We were too full (an afternoon kip in work is rather unreasonably frowned upon) to try this though – next time, perhaps, as am sure I can persuade J to have a dessert.
On the booze front it was a case of “when eating like the Asturians, drink like the Asturians” and that made the choice very simple – it had to be a sidra
This Avalon number (£4) on the list at Asador 44 is an attempt to bring to the wider market (in a slightly more commercialised manner) the rustic “hard” ciders you see drunk everywhere in Asturias.
It had a touch of funk to it (less so than many Asturian Sidras I have tried), with its nice, tart, sourness and light carbonation working very well as against the richness of the fabada. My preference is to drink this in the Asturian way – so small slugs necked rather than pouring the whole shebang into the glass and sipping it.

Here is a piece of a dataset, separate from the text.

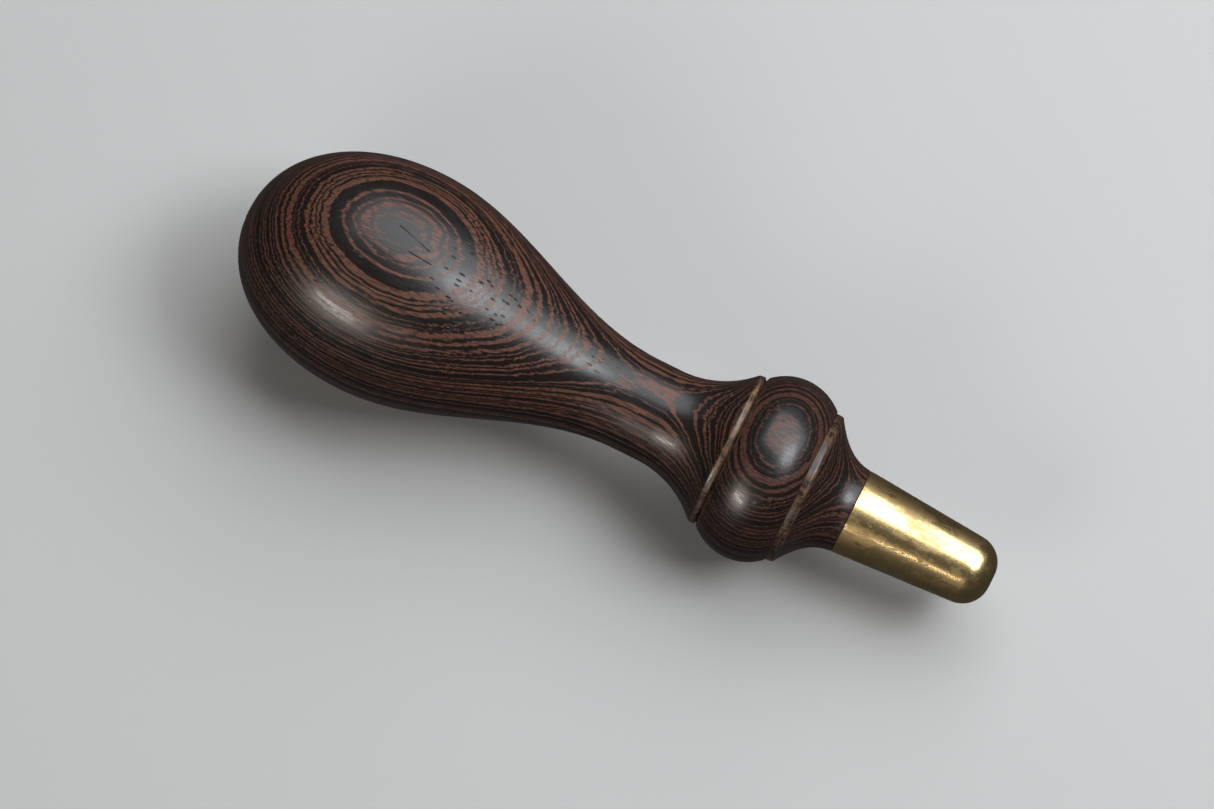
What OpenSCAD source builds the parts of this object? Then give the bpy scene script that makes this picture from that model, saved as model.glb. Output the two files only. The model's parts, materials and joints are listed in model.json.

I refrained from the standard practice of pouring the sidra from a great height. With my hand eye coordination it would have ended up, no doubt, everywhere but the glass.
If I was pairing a wine with a fabada I would probably go for something pretty gutsy, such as a Toro wine. Something like this number
or a monastrell,
such as this one from Jumilla.
Both these wines have enough oomph about them to cope with the hearty flavours of a fabada.
Asador 44 is rightly known for its steaks, but they offer so much more on the food front with amazing fish and other meat dishes (sucking pig and milk fed lamb anyone). It is nice to see a classic dish of Asturia on the menu and, as with all things Asador 44, they have done it proud.
Classic and classy winter warmer dish this, that is idea in the current Baltic conditions
Still amazes me the value of this offer (is the automatically added service charge new though – don’t recall it previously?).
Difficult to argue against this being the best lunch (based on a value to quality ratio) in Cardiff and, in my opinion with this new menu, it has just got even better.
Fixed price menu offer is available on following basis:
Tue – Thur: 12.00 – 3.00 and 5.00 – 6.00 (last orders) Fri – Sat: 12.00 – 5.00 (last orders).